Elle se tourne vers Fatima. « Madame, bonjour. Voulez-vous apporter des précisions ?
— En fait, beaucoup de choses se sont accumulées ces derniers temps. Ça n’a rien à voir avec les devoirs. Il faut qu’il apprenne à gérer sa colère. Moi, je vois déjà un psy, car j’ai vécu des choses difficiles dans mon enfance, et lui aussi, il devrait le faire. Je ne remets pas en cause le fait que c’est un bon père, même si notre histoire peut-être se terminera. Si on n’est pas heureux tous les deux, c’est la meilleure solution.
— Et sur les faits ?
— Je les confirme.

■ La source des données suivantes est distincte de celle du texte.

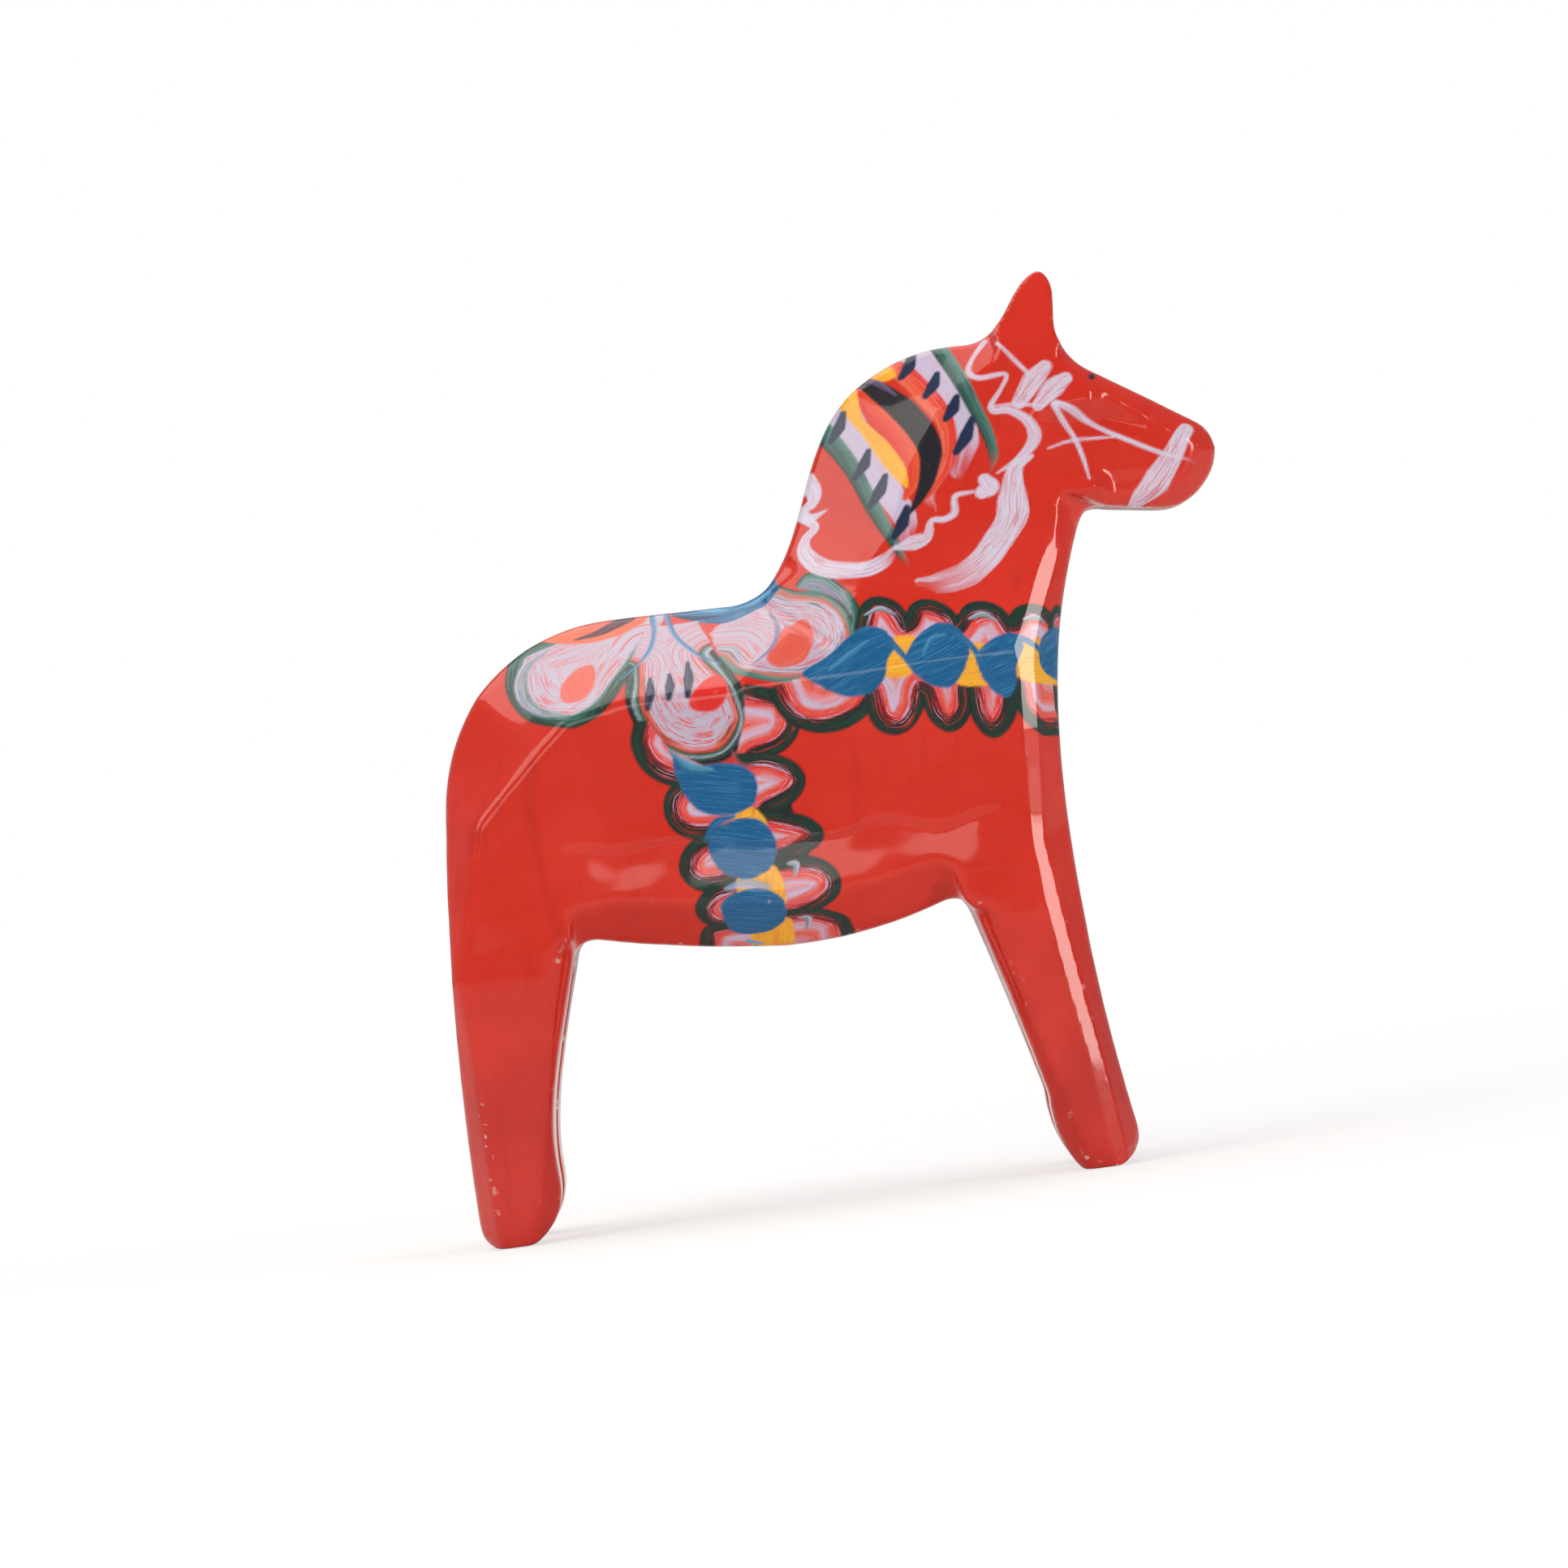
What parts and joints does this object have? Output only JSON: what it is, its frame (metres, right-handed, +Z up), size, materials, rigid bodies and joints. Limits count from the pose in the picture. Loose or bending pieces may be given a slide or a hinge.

Moi aussi, j’ai mis des coups, mais c’était pour ma défense. Mais je m’en veux vis-à-vis de nos enfants. J’ai vécu avec mon père qui était violent avec ma mère, je garde des traumas et je ne veux pas que mes enfants subissent des séquelles.
— Pourquoi vous êtes vous réfugiée chez votre voisine ?
— J’esquive, pour calmer la situation. Mais quand j’ai vu dans quel état j’étais, j’ai pas accepté. »
Prostré dans son box, Yahya enfouit sa tête dans ses mains. Sa femme ne veut pas se porter partie civile.
Dans son réquisitoire, la procureure revient sur la bataille homérique entre le prévenu et les policiers, qui lui vaut les poursuites pour rébellion : « Il a reçu quatre coups de taser. J’en ai vu dans ma carrière mais, en général, ils sortaient de l’hôpital psychiatrique. Il faut avoir une sacrée décharge d’adrénaline pour encaisser tous ces coups. » Yahya tente de l’interrompre : « Je peux répondre ?
— Non, non, non, non », s’agace la présidente. Yahya rouspète. Pour ça et les violences contre sa conjointe, elle demande 18 mois de prison avec sursis probatoire.
La défense n’a qu’une seule demande : diminuer le quantum de la peine. Le tribunal a une autre lecture : il décide d’un sursis simple, mais confirme les 18 mois demandés.